— Begin —
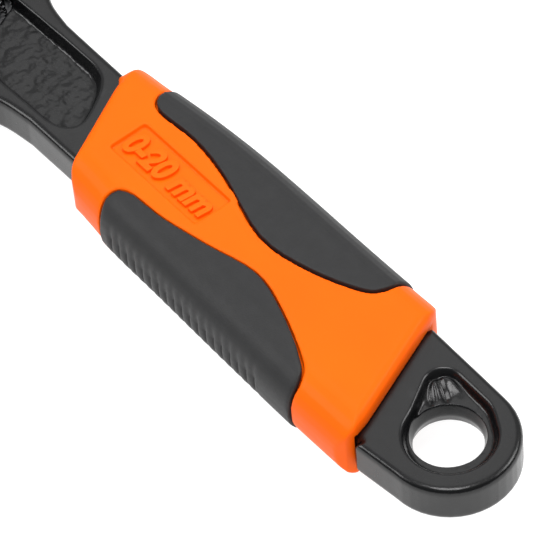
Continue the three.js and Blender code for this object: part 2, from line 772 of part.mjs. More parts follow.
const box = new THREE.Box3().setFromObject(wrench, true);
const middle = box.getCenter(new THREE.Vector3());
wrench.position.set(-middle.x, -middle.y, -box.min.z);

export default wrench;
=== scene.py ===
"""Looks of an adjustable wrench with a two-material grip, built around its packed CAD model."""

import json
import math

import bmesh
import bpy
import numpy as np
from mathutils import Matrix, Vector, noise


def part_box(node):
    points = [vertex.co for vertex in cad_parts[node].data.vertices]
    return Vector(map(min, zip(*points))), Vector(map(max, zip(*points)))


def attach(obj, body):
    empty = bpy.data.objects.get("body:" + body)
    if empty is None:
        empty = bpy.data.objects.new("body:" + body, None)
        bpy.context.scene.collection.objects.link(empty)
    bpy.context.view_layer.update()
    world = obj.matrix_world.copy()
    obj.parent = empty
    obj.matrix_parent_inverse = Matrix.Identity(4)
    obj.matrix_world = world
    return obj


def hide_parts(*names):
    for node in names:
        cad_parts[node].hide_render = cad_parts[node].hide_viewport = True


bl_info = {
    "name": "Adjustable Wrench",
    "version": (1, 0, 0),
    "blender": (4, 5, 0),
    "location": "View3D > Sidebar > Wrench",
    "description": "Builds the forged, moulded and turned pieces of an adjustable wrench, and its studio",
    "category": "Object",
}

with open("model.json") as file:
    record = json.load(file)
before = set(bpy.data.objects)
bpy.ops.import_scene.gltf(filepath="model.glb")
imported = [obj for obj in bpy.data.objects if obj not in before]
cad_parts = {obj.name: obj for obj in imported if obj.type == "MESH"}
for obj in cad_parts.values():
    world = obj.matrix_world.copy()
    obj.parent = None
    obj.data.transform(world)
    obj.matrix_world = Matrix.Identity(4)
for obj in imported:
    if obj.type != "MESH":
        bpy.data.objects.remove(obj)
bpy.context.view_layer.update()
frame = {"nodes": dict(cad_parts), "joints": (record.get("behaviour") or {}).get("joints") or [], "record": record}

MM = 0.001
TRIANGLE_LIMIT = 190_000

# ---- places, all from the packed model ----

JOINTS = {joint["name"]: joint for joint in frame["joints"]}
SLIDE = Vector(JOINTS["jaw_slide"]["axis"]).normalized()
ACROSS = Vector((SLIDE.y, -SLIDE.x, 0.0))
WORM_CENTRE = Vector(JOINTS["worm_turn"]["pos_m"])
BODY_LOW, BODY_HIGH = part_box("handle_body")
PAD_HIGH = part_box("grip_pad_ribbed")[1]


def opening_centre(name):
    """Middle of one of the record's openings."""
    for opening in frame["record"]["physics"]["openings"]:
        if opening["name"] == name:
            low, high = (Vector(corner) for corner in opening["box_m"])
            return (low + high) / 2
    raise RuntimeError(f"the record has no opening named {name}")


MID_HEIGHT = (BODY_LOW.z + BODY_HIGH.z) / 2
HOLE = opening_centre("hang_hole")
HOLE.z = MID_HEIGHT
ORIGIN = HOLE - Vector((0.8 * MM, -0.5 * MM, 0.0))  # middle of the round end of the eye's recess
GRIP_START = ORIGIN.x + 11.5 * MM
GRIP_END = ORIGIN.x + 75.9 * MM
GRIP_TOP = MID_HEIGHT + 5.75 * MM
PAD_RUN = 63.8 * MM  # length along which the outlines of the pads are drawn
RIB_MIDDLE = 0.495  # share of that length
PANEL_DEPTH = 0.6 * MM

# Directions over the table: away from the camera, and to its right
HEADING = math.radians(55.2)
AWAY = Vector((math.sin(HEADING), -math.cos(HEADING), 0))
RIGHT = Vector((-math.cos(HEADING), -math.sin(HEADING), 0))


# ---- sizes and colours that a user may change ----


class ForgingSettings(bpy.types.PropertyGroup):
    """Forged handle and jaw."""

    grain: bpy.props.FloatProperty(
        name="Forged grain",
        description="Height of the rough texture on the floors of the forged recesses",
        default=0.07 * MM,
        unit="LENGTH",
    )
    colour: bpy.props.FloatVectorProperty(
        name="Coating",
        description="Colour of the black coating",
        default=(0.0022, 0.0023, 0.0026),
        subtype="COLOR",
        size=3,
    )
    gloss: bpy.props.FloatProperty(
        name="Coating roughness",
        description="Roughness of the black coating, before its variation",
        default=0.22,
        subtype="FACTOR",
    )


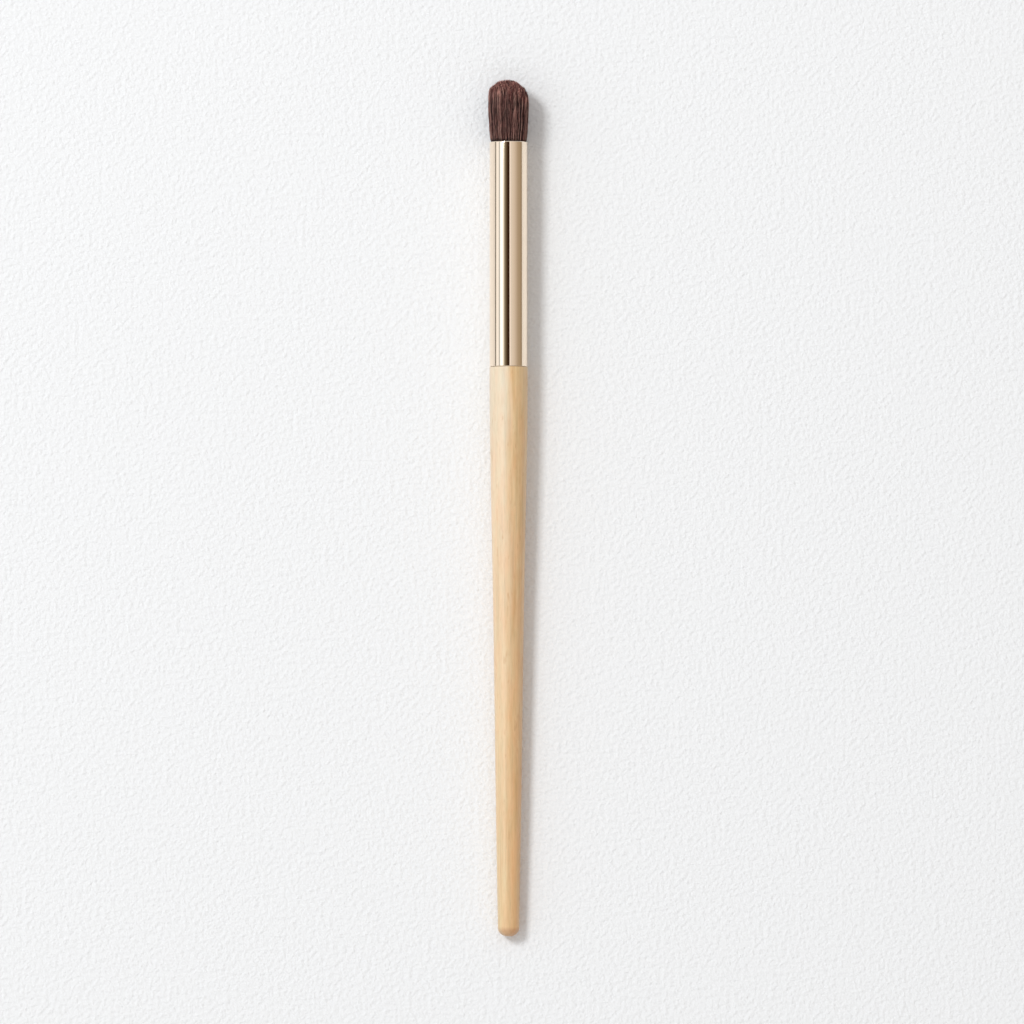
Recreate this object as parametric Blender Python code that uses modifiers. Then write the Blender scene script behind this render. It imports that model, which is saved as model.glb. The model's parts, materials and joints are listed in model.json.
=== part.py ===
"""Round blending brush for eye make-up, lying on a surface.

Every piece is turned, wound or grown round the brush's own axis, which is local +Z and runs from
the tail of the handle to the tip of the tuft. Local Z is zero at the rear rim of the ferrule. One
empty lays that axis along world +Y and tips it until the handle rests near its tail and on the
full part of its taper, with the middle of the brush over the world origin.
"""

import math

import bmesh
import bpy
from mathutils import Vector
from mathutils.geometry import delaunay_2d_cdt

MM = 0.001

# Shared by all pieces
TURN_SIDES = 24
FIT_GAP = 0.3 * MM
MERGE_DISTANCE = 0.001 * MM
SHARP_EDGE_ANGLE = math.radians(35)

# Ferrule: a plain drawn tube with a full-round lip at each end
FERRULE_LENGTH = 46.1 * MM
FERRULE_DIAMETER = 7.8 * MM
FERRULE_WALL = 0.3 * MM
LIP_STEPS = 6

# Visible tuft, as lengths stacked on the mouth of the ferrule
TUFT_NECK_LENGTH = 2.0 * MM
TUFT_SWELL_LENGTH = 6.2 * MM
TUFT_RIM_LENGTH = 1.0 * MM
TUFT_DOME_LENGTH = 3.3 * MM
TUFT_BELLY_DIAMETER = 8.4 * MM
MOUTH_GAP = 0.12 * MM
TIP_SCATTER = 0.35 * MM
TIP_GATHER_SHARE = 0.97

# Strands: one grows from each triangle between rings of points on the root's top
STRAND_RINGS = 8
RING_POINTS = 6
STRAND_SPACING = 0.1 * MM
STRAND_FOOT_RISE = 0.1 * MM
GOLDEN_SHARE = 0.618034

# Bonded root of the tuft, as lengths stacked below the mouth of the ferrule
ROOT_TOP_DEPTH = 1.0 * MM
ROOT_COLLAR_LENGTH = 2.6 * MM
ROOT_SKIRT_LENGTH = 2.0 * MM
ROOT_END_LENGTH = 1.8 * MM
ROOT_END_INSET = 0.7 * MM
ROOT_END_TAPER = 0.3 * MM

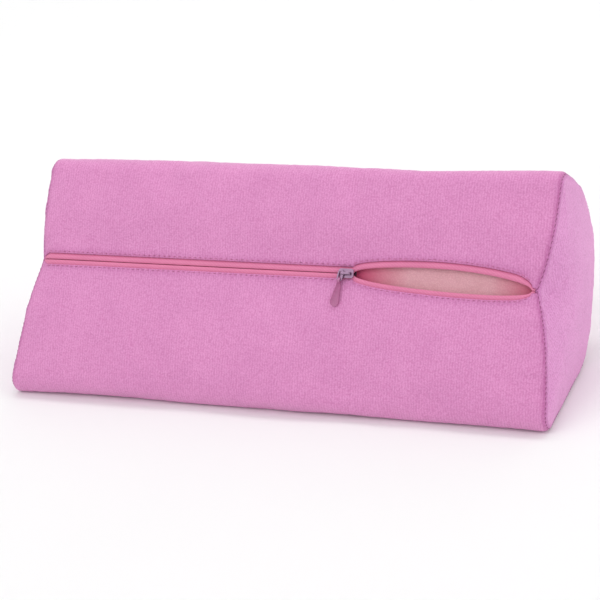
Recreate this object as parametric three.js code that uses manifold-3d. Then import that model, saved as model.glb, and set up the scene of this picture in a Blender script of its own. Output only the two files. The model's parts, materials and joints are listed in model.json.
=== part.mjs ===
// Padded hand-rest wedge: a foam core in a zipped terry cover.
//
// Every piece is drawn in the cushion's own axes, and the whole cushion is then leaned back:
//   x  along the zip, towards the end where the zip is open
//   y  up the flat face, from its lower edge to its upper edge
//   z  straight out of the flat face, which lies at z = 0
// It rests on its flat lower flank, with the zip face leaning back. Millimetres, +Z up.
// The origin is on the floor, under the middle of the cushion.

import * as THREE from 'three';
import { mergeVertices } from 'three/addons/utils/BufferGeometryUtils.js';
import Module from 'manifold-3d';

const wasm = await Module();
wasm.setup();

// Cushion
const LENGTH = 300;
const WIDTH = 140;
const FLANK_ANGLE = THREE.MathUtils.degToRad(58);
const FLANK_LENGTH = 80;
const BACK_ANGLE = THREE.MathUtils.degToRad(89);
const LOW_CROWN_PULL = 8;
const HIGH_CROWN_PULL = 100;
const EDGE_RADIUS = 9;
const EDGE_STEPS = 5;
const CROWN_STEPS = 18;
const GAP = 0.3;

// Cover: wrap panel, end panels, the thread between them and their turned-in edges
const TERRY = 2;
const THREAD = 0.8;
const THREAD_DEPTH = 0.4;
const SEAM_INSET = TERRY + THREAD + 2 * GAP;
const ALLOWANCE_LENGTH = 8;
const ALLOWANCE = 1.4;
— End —
__Problem to solve__
Quote the listing above, but only from the line that shows "const box = new" through the line that shows "bpy.data.objects.remove(obj)".

__Finished exercise__
const box = new THREE.Box3().setFromObject(wrench, true);
const middle = box.getCenter(new THREE.Vector3());
wrench.position.set(-middle.x, -middle.y, -box.min.z);

export default wrench;
=== scene.py ===
"""Looks of an adjustable wrench with a two-material grip, built around its packed CAD model."""

import json
import math

import bmesh
import bpy
import numpy as np
from mathutils import Matrix, Vector, noise


def part_box(node):
    points = [vertex.co for vertex in cad_parts[node].data.vertices]
    return Vector(map(min, zip(*points))), Vector(map(max, zip(*points)))


def attach(obj, body):
    empty = bpy.data.objects.get("body:" + body)
    if empty is None:
        empty = bpy.data.objects.new("body:" + body, None)
        bpy.context.scene.collection.objects.link(empty)
    bpy.context.view_layer.update()
    world = obj.matrix_world.copy()
    obj.parent = empty
    obj.matrix_parent_inverse = Matrix.Identity(4)
    obj.matrix_world = world
    return obj


def hide_parts(*names):
    for node in names:
        cad_parts[node].hide_render = cad_parts[node].hide_viewport = True


bl_info = {
    "name": "Adjustable Wrench",
    "version": (1, 0, 0),
    "blender": (4, 5, 0),
    "location": "View3D > Sidebar > Wrench",
    "description": "Builds the forged, moulded and turned pieces of an adjustable wrench, and its studio",
    "category": "Object",
}

with open("model.json") as file:
    record = json.load(file)
before = set(bpy.data.objects)
bpy.ops.import_scene.gltf(filepath="model.glb")
imported = [obj for obj in bpy.data.objects if obj not in before]
cad_parts = {obj.name: obj for obj in imported if obj.type == "MESH"}
for obj in cad_parts.values():
    world = obj.matrix_world.copy()
    obj.parent = None
    obj.data.transform(world)
    obj.matrix_world = Matrix.Identity(4)
for obj in imported:
    if obj.type != "MESH":
        bpy.data.objects.remove(obj)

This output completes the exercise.